La verità è che il fascismo come forza politica o storica minimamente minacciosa per la democrazia non esiste più e non si possono considerare sue permutazioni contemporanee, come ci si ostina a fare, fenomeni o tendenze ideologiche affatto diverse quali ad esempio il populismo o il sovranismo. Dall’altro, se anche la destra arriva a fare interamente suoi i valori della Costituzione repubblicana, come è appunto accaduto, viene definitivamente meno quella pretesa di monopolio o di esclusiva su di essi che la sinistra ha sempre rivendicato per sé.

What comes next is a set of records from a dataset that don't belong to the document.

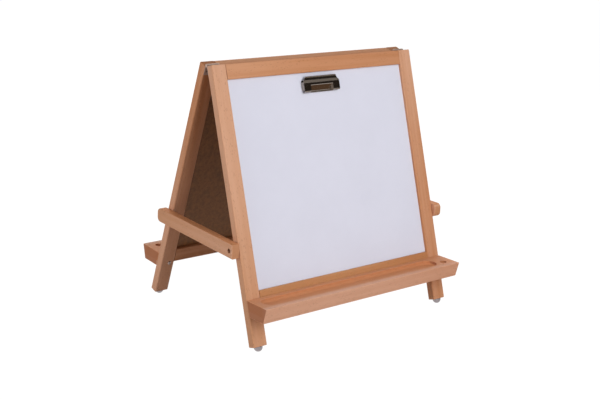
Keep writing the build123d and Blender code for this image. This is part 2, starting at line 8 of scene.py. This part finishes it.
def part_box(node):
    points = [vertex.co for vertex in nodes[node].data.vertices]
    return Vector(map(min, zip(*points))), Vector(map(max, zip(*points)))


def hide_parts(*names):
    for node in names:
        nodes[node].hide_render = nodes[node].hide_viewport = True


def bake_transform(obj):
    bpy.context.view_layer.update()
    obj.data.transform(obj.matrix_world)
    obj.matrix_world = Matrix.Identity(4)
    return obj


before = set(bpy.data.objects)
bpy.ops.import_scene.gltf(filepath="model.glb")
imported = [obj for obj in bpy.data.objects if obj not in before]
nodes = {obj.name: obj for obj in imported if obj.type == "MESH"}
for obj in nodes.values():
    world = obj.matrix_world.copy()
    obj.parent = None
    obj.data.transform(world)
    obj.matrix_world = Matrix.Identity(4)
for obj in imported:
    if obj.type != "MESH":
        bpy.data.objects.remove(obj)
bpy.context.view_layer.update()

# ---- Camera
# A fairly long lens to the left of the easel's front. It stands above the easel's top and looks
# down at it, with the slight roll of a camera held by hand.
eye_x, eye_y = -1.41077, -1.72508
eye_above_hinge = 0.36092
yaw, pitch, roll = 0.68237, -0.28672, 0.05045
camera_data = bpy.data.cameras.new("camera")
camera_data.lens = 67.69
camera_data.sensor_width = 36.0
camera_data.clip_start = 0.1
camera_data.clip_end = 50.0
camera = bpy.data.objects.new("camera", camera_data)
sight = Vector((sin(yaw) * cos(pitch), cos(yaw) * cos(pitch), sin(pitch)))
level = sight.cross(Vector((0, 0, 1))).normalized()
upright = level.cross(sight)
right = level * cos(roll) + upright * sin(roll)
above = upright * cos(roll) - level * sin(roll)
turned = Matrix((right, above, -sight)).transposed().to_4x4()
hinge_low, hinge_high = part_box("hinge_pins")
hinge_height = (hinge_low.z + hinge_high.z) / 2
camera.matrix_world = Matrix.Translation((eye_x, eye_y, hinge_height + eye_above_hinge)) @ turned
bpy.context.scene.collection.objects.link(camera)
bpy.context.scene.camera = camera

# ---- Legs
# Four planed uprights of steamed beech, 31 by 17.5 mm, with eased edges and square ends. The
# panel's edges sit in a groove down the inner side of each, and the rails are dowelled between them.
LEAN = radians(18.0)


class Wire:
    """One socket of a material's network. Sums, products and differences add their Math nodes."""

    def __init__(self, tree, socket=None):
        self.tree = tree
        self.socket = socket

    def node(self, kind, settings=None, values=None, output=0):
        made = self.tree.nodes.new(kind)
        for name, value in (settings or {}).items():
            setattr(made, name, value)
        for name, value in (values or {}).items():
            if isinstance(value, Wire):
                self.tree.links.new(value.socket, made.inputs[name])
            else:
                made.inputs[name].default_value = value
        return Wire(self.tree, made.outputs[output] if len(made.outputs) else None)

    def maths(self, operation, *values):
        return self.node("ShaderNodeMath", {"operation": operation}, dict(enumerate(values)))

    def __add__(self, other):
        return self.maths("ADD", self, other)

    def __sub__(self, other):
        return self.maths("SUBTRACT", self, other)

    def __mul__(self, other):
        return self.maths("MULTIPLY", self, other)

    def __radd__(self, other):
        return self.maths("ADD", other, self)

    def __rsub__(self, other):
        return self.maths("SUBTRACT", other, self)

    def __rmul__(self, other):
        return self.maths("MULTIPLY", other, self)

    def clip(self, low, high, bottom=0.0, top=1.0):
        """The wire's span from low to high stretched smoothly over bottom to top."""
        span = {0: self, 1: low, 2: high, 3: bottom, 4: top}
        return self.node("ShaderNodeMapRange", {"interpolation_type": "SMOOTHSTEP"}, span)

    def vector(self, operation, other, output=0):
        return self.node("ShaderNodeVectorMath", {"operation": operation}, {0: self, 1: other}, output)

    def along(self, direction):
        """How far the wire's vector reaches along a direction."""
        return self.vector("DOT_PRODUCT", tuple(direction), 1)

    def noise(self, scale, detail=2.0, roughness=0.5):
        values = {"Vector": self, "Scale": scale, "Detail": detail, "Roughness": roughness}
        return self.node("ShaderNodeTexNoise", None, values)

    def blend(self, factor, other):
        """The wire's colour mixed towards another colour by a factor."""
        return mix(self, factor, self, other)


def mix(wire, factor, first, second):
    """A colour between two others, the first where the factor is 0."""
    return wire.node("ShaderNodeMix", {"data_type": "RGBA"}, {0: factor, 6: first, 7: second}, 2)


def finish(name, paint):
    """A new material. paint gets a wire and returns the values of the Principled shader's sockets."""
    material = bpy.data.materials.new(name)
    material.use_nodes = True
    material.node_tree.nodes.clear()
    start = Wire(material.node_tree)
    shader = start.node("ShaderNodeBsdfPrincipled", None, paint(start))
    start.node("ShaderNodeOutputMaterial", None, {"Surface": shader})
    return material


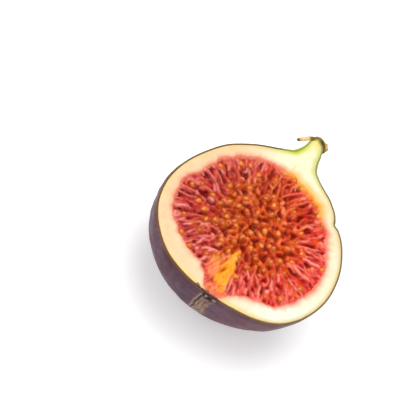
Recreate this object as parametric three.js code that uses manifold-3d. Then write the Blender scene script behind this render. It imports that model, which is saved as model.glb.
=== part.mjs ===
// Half of a ripe fresh fig, lying on its round skin with the cut face up.
// The fruit grew as one piece, so the half is one solid: belly, neck and stem stub.
// Millimetres, +Z up. The cut face is level, and the stem points to +Y.
// The origin is on the table, under the middle of the half's bounding box.
import * as THREE from "three";
import { ParametricGeometry } from "three/addons/geometries/ParametricGeometry.js";
import { mergeVertices } from "three/addons/utils/BufferGeometryUtils.js";
import Module from "manifold-3d";

const WIDTH = 52; // across the belly, on the cut face
const LENGTH = 56; // from the eye of the fig to the tip of its stem stub
const HEIGHT = 25.4; // from the table to the cut face
const SQUASH = 0.9; // how far the soft belly flattens where it lies on the table
const LEAN = 2; // how far the neck's back lies to the left of the cut through its middle

const LENGTHWAYS_STEPS = 66; // facets from the eye to the stem tip
const ROUND_STEPS = 60; // facets round the whole fruit, half of which stay

const SKIN = { color: 0x5a3a4c, roughness: 0.55, metalness: 0 };

// The three outlines run from the eye to the stem tip. Each point is a share of the driving
// dimensions: x of half the width, y of the length, and z, the depth, of the uncut half's depth.
const EYE = [-0.08, 0];
const TIP = [0.09, 1];
const LEFT = [
  EYE, [-0.35, 0.014], [-0.62, 0.057], [-0.83, 0.139], [-0.96, 0.238], [-1, 0.348], [-0.963, 0.464],
  [-0.848, 0.58], [-0.674, 0.693], [-0.425, 0.782], [-0.19, 0.84], [-0.05, 0.879], [0.01, 0.932],
  [0.035, 0.978], TIP,
];
const RIGHT = [
  EYE, [0.19, 0.009], [0.48, 0.034], [0.7, 0.084], [0.85, 0.157], [0.963, 0.262], [1, 0.37],
  [0.956, 0.5], [0.835, 0.615], [0.712, 0.671], [0.64, 0.702], [0.52, 0.764], [0.34, 0.812],
  [0.245, 0.846], [0.212, 0.886], [0.2, 0.93], [0.17, 0.974], TIP,
];
const BACK = [
  [0, 0], [0.003, 0.2], [0.009, 0.38], [0.035, 0.58], [0.11, 0.8], [0.24, 0.96], [0.38, 1], [0.52, 0.955],
  [0.642, 0.82], [0.736, 0.61], [0.804, 0.41], [0.857, 0.265], [0.905, 0.178], [0.955, 0.14],
  [0.99, 0.095], [1, 0],
];
const NECK_START = 0.72; // share of the outlines' length where the lean sets in

const left = outline(LEFT.map(([x, y]) => [(x * WIDTH) / 2, y * LENGTH, 0]));
const right = outline(RIGHT.map(([x, y]) => [(x * WIDTH) / 2, y * LENGTH, 0]));
const back = outline(BACK.map(([y, depth]) => [0, y * LENGTH, -depth * (HEIGHT + SQUASH)]));

const wasm = await Module();
wasm.setup();

function outline(points) {
  return new THREE.CatmullRomCurve3(points.map((p) => new THREE.Vector3(...p)));
}

// A point of the whole fruit's skin. Each ring passes through the left, back and right outlines.
function skinPoint(round, along, target) {
  const toLeft = left.getPointAt(along);
  const toRight = right.getPointAt(along);
  const toBack = back.getPointAt(along);
  const middle = toLeft.clone().add(toRight).multiplyScalar(0.5);
  toBack.x = middle.x - LEAN * THREE.MathUtils.smoothstep(along, NECK_START, 0.9) * (1 - along);
  const angle = round * 2 * Math.PI;
  target
    .copy(middle)
    .addScaledVector(toRight.sub(middle), Math.cos(angle))
    .addScaledVector(toBack.sub(middle), Math.sin(angle));
}

// A closed three.js geometry as a solid that can be cut.
function solidOf(geometry) {
  const bare = geometry.clone();
  bare.deleteAttribute("normal");
  bare.deleteAttribute("uv");
  const merged = mergeVertices(bare, 1e-4);
  const corners = merged.index.array;
  const triVerts = [];
  for (let i = 0; i < corners.length; i += 3) {
    const [a, b, c] = corners.slice(i, i + 3);
    if (a !== b && b !== c && c !== a) triVerts.push(a, b, c); // the poles fold some faces away
  }
  const vertProperties = merged.attributes.position.array;
  return new wasm.Manifold(
    new wasm.Mesh({ numProp: 3, vertProperties, triVerts: new Uint32Array(triVerts) }),
  );
}

function geometryOf(solid) {
  const mesh = solid.getMesh();
  const geometry = new THREE.BufferGeometry();
  geometry.setAttribute("position", new THREE.BufferAttribute(mesh.vertProperties, 3));
  geometry.setIndex(new THREE.BufferAttribute(mesh.triVerts, 1));
  geometry.computeVertexNormals();
  return geometry;
}

// A block wide enough to cut the whole fruit, with its lowest face at z.
function blockAbove(z) {
  const size = 4 * LENGTH;
  return solidOf(new THREE.BoxGeometry(size, size, size).translate(0, 0, z + size / 2));
}

function figHalf() {
  const whole = solidOf(new ParametricGeometry(skinPoint, ROUND_STEPS, LENGTHWAYS_STEPS));
  const cut = whole.subtract(blockAbove(0)).intersect(blockAbove(-HEIGHT));
  const mesh = new THREE.Mesh(geometryOf(cut), new THREE.MeshStandardMaterial(SKIN));
  mesh.name = "fig_half";
  mesh.position.set(0, -LENGTH / 2, HEIGHT);
  return mesh;
}

const part = new THREE.Group();
part.add(figHalf());

export default part;
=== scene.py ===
"""Looks of a halved fresh fig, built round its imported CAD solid: skin, rind, pulp, seeds and scales.

Blender 4.5. Metres, in the part's own frame: +Z out of the level cut face, +Y to the stem.
"""

import math

import bmesh
import bpy
import numpy as np
from mathutils import Matrix, Vector


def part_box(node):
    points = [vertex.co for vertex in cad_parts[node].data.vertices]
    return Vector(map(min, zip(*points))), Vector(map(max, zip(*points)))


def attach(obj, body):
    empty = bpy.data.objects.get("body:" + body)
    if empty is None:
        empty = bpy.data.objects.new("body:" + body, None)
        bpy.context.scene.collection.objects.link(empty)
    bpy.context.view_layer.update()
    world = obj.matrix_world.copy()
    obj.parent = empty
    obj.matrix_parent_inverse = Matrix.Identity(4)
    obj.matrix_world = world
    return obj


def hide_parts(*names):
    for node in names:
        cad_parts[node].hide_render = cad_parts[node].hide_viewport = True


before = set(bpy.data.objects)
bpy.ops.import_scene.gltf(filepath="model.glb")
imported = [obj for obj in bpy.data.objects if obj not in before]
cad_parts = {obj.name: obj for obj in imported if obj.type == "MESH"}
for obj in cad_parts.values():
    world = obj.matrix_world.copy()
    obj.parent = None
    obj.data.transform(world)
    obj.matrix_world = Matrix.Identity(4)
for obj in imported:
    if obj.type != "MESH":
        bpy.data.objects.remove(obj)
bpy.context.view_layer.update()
low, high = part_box("fig_half")

MM = 0.001
HALF_WIDTH = (high.x - low.x) / 2
LENGTH = high.y - low.y
HEIGHT = high.z - low.z
FACE_Z = high.z
FACE_MIDDLE = ((low.x + high.x) / 2, (low.y + high.y) / 2, FACE_Z)
SQUASH = 0.9 * MM  # how far the belly flattens on the table
LEAN = 2 * MM  # how far the neck's back lies to the left
RNG = np.random.default_rng(7)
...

In altre parole, la destra democratica e repubblicana non può più essere discriminata in nome dell’antifascismo. Ai manifestanti di Firenze sembra essere del tutto sfuggito questo cambiamento di scenario politico, il che da un lato spiega l’effetto quasi anacronistico di certi slogan o discorsi sentiti in quella piazza, dall’altro suggerisce l’idea che l’unità delle opposizioni di sinistra all’attuale governo - certamente utile per garantire una corretta dialettica parlamentare - per essere efficace e credibile, in primis agli occhi degli stessi elettori di sinistra, probabilmente dovrebbe costruirsi su basi più solide realistiche.
Con gli allarmi sul pericolo fascista, tolti i titoloni ad effetto della stampa politicamente amica, si rischia di fare davvero poca strada.